Irish Researchers Cite TLD1433 in new paperThey mention the current phase 2 bladder cancer trial and also the Roswell Park research demonstrating the destruction of lung cancer cells in vitro.
Phototoxicity of Tridentate Ru(II) Polypyridyl Complex with Expanded Bite Angles toward Mammalian Cells and Multicellular Tumor Spheroids Rhianne C. Curley, Christopher S. Burke, Karmel S. Gkika, Sara Noorani, Naomi Walsh, and Tia E. Keyes Publication Date: August 3, 2023 ..........................................................
Introduction
Photodynamic therapy (PDT) or photosensitized light therapy is a long standing medical treatment that has been applied to the treatment of cancers as well as infection and skin conditions. (1,2) The most common mode of application is that the photosensitizer (PS), under illumination by light of non-tissue destructive wavelengths, in the visible or near-infrared range (typically 630–800 nm), initiates the formation of singlet oxygen from ambient oxygen at the site of treatment to destroy the targeted cells. (3,4) In biological environments, singlet oxygen species typically have limited lifetimes (<3 μs), with an estimated half-life of approximately 40 ns and a diffusive distance of <268 nm. (5−7) Meaning the sensitizer must permeate the site of therapy. This format of PDT is known as type II PDT and constitutes the mechanism behind the majority of clinically approved PS for PDT, which have been based on tetrapyrrolic structures, for example, porphyrin, chlorin, and phthalocyanine. (8−11) Photofrin, for example, is a clinically approved PS hematoporphyrin derivative used for PDT treatment of, but not limited to, lung and esophageal cancer. (12) Many organic PS species traditionally applied to PDT have a number of drawbacks, including poor aqueous solubility, propensity for aggregation, skin photosensitivity, and dark toxicity. (13,14) There is, therefore, demand for the development of new classes of PS that address these issues. An ideal PS should be amphiphilic, display good solubility in biological media or water and exhibit minimum toxicity in the dark, but high toxicity when activated by a light source. Additionally, PS should be photostable given the short diffusive distances of singlet O2, they should be cell and tumor permeable. (15) Luminescent co-ordination compounds, such as those of ruthenium, are potentially very attractive agents for PDT as they are constitutionally triplet state emitters with high extinction coefficients (minimizing the PS dosage required) and have versatile chemistry that can be used to tune the properties of the compound to meet the demanding criteria of a PS. As they are usually charged, they tend not to self-aggregate into structures that diminish their photophysical properties or solubility and they have favorable photophysical properties, including good photostability. (16)

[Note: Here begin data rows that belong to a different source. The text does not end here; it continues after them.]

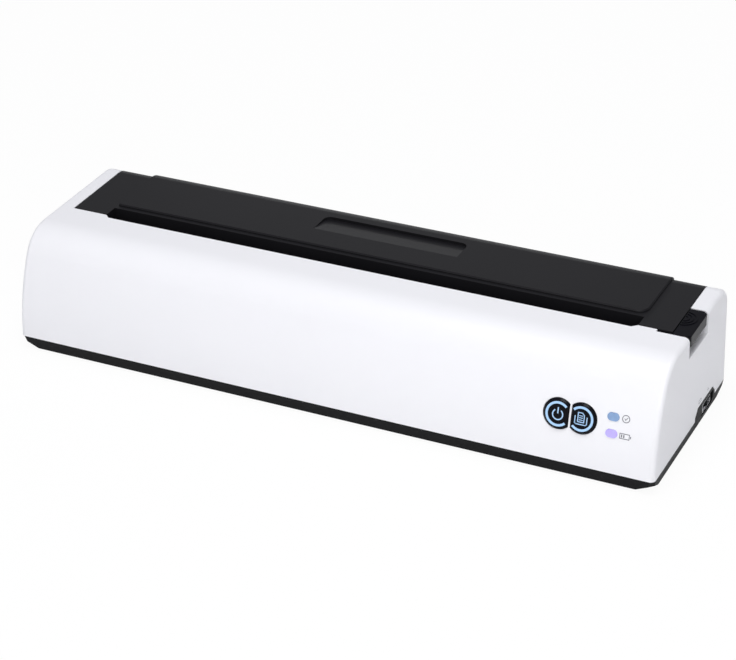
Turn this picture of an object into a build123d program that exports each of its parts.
from build123d import *
import math
import os

os.makedirs("parts", exist_ok=True)

# A portable printer for page-wide thermal paper. The frame stands on the table:
# X runs along the length towards the end with the socket, Y towards the back, Z up.
# The origin is on the table under the middle of the object. All sizes in millimetres.

# Overall sizes
length = 270.0
depth = 80.0
foot_reach = 1.0
tray_height = 5.0
shell_height = 42.0
wall = 2.0
end_round = 2.0
tray_cut = 1.6
seam_z = foot_reach + tray_height
top_z = seam_z + shell_height
half_length = length / 2
half_depth = depth / 2

# Side profile of the white shell
front_roll_radius = 16.0
front_roll_centre_y = -half_depth + 23.3
front_roll_lean = 27.7
back_roll_radius = 8.0
back_draft = 1.0

# Gaps between pieces
seam_gap = 0.3
running_gap = 0.05
slip_gap = 0.15

# Cover opening and cover
end_strip = 7.0
cover_thickness = 2.0
cover_front_y = -4.2
hinge_radius = 2.5
hinge_angle = 40.0
hinge_pin_radius = 1.0
hinge_clear_radius = 3.0

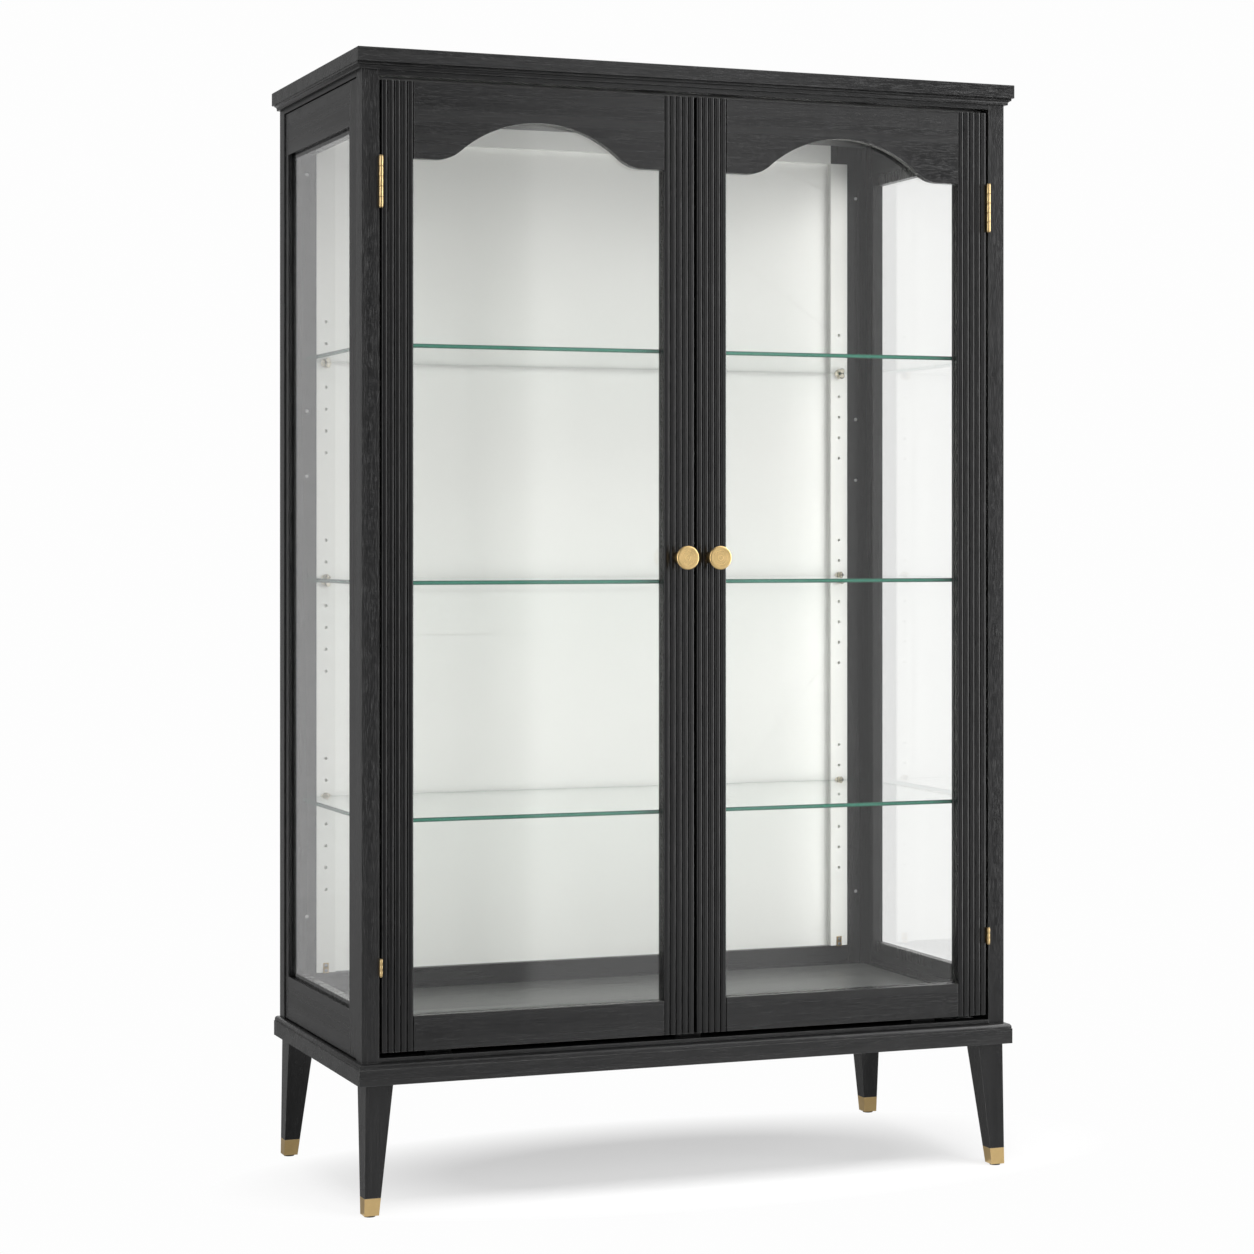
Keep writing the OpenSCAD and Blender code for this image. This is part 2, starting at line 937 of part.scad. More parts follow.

Metal polypyridyl luminophores are consequently under intensive investigation across a range of biological applications, including as luminescent probes for intracellular imaging, sensing, (17,18) as well as for their phototherapeutic potential in PDT. (19) Ru(II) complexes in particular are under study as sensitizers for routine type-II PDT applications, and type-II Ru(II) sensitizers have been rationally designed for 2-photon PDT. (20−23) TLD1433, a polypyridyl Ru(II) complex designed for the treatment of non-muscle-invasive bladder cancer (NMIBC), was the first Ru(II)-based PDT agent to enter a human clinical trial. (24) TLD1433 is administered through bladder instillation 1 h prior to light treatment and demonstrates high retention in bladder cancer cells. (25) Furthermore, Chamberlain et al. reported the successful destruction of A549 lung cancer cells in vitro upon irradiation of TLD1433 at 532 and 630 nm. (26).........................